Sedangkan tersangka SLH hari ini telah dilakukan pemanggilan namun yang bersangkutan mengkonfirmasi secara tertulis tidak bisa hadir karena alasan sakit.
Tim penyidik segera melakukan penjadwalan dan pemanggilan ulang dan nantinya akan kembali kami informasikan lebih lanjut.
KPK juga mengingatkan agar tersangka SLH kooperatif hadir memenuhi panggilan
dimaksud.
Konstruksi perkara, diduga telah terjadi :
Untuk memenuhi keinginan Budi Tjahjono selaku Direktur Utama PT AJI (Asuransi
Jasa Indonesia, tidak dibacakan) (Persero) yang menginginkan PT AJI(Persero)
menjadi leader konsorsium (sebelumnya berstatus sebagai co-leader) dalam penutupan asuransi proyek dan aset BP Migas-KKKS Tahun 2009-2012, dengan dibantu oleh KEFS melakukan lobby dengan beberapa pejabat di BP Migas.

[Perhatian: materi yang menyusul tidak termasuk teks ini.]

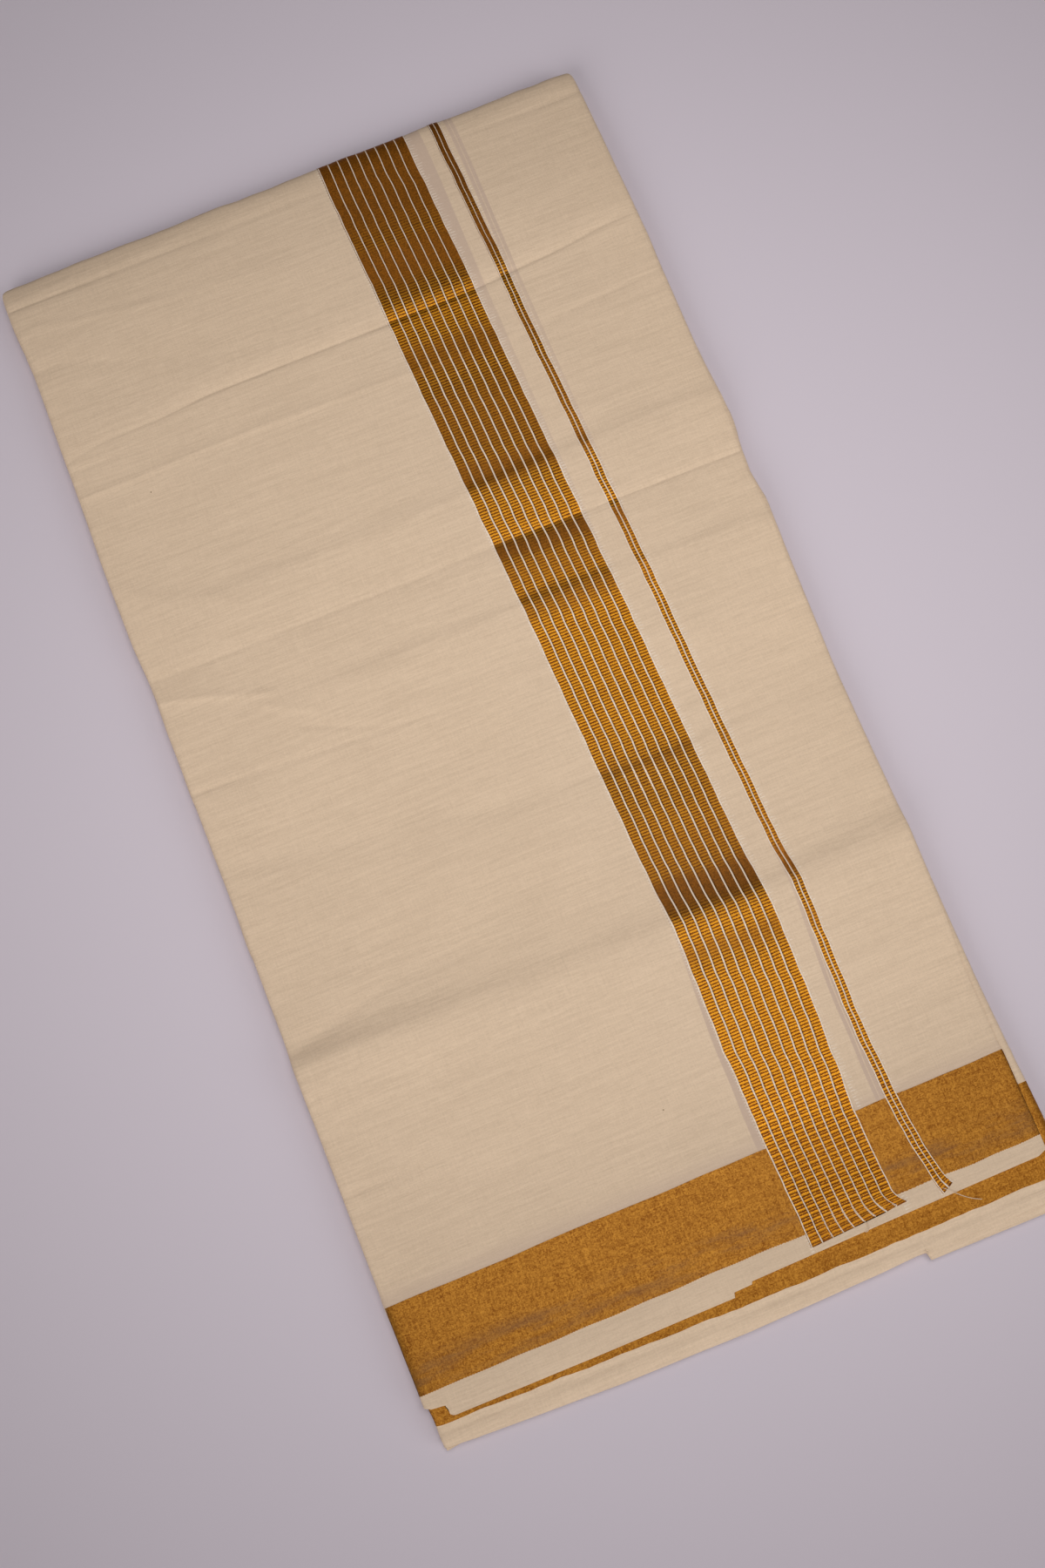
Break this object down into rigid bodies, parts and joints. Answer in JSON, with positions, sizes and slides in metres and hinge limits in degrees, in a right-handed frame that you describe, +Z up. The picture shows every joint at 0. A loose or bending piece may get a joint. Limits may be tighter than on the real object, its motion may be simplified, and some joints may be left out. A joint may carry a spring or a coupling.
{
  "type": "folded dhoti cloth",
  "caption": "Cream cotton dhoti with woven gold borders, folded flat into a thin oblong bundle that rests on its under ply.",
  "frame": {"origin": "on the floor, under the middle of the bundle's box", "axes": "+X across the bundle from fold to fold, with the wide gold border on its +X half; +Y along the bundle from the open end with the cut edges to the far fold; +Z up from the surface that it lies on"},
  "size_m": [0.32, 0.6216, 0.0138],
  "materials": {
    "cotton": "plain-woven unbleached cream cotton, matte, slightly see-through",
    "zari": "ribbed gold metallic thread, satin sheen, split by white cotton cords",
    "band_gold": "grainy matte gold thread woven across the cloth"
  },
  "bodies": {
    "root": {"top_panel": "cotton", "second_panel": "cotton", "inner_layers": "cotton", "under_panel": "cotton", "border_stripe_1": "zari", "border_stripe_2": "zari", "border_stripe_3": "zari", "border_stripe_4": "zari", "border_stripe_5": "zari", "border_stripe_6": "zari", "border_stripe_7": "zari", "border_stripe_8": "zari", "border_stripe_9": "zari", "line_stripe_1": "zari", "line_stripe_2": "zari", "end_band_left": "band_gold", "end_band_middle": "band_gold", "end_band_right": "band_gold", "second_end_band": "band_gold"}
  },
  "joints": []
}
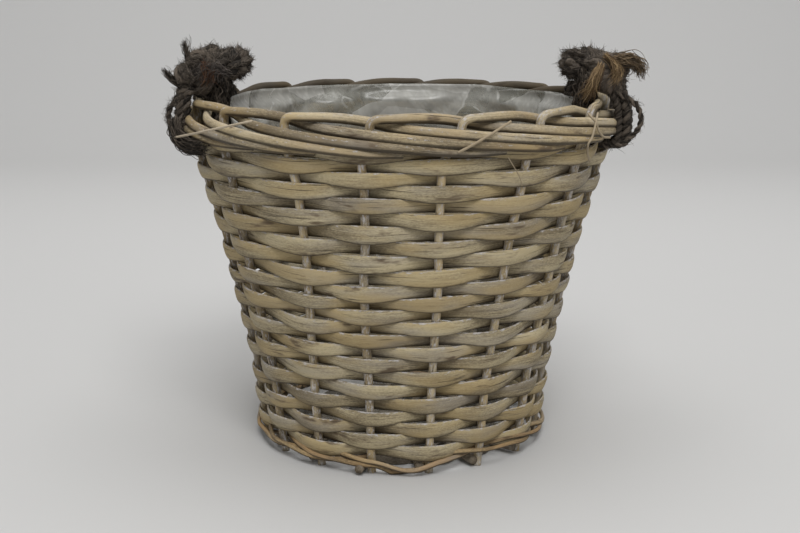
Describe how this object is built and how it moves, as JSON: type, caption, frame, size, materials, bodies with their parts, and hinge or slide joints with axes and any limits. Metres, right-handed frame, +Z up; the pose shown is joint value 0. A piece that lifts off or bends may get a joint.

Atas pembantuan yang dilakukan oleh KEFS selanjutnya Budi Tjahjono memberikan sejumlah uang dengan memanipulasi cara mendapatkan pengadaannya seolah-olah menggunakan jasa agen asuransi yang bernama ITK (IMAN TAUHID KHAN ) yang merupakan anak buah KEFC.

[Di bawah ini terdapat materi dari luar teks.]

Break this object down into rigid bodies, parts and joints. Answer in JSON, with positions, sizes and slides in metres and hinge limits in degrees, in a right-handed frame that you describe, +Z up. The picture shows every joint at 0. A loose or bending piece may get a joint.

Sehingga terjadi pembayaran komisi agen dari PT AJI (Persero) kepada ITK sejumlah Rp7.3 Miliar.
Padahal, terpilihnya PT AJI (Persero) sebagai leader dalam konsorsium penutupan asuransi di BP MIGAS melalui beauty contest, tidak menggunakan agen.
Dimana hal ini bertentangan dengan ketentuan Pasal 1 angka (9) dan Pasal 19 angka (2) Surat Keputusan Direksi PT Asuransi Jasa Indonesia (Persero) No. SK. 024 DMA/XI/2008 tanggal 17 November 2008 tentang Pola Keagenan Marketing Agency PT Asuransi Jasa Indonesia.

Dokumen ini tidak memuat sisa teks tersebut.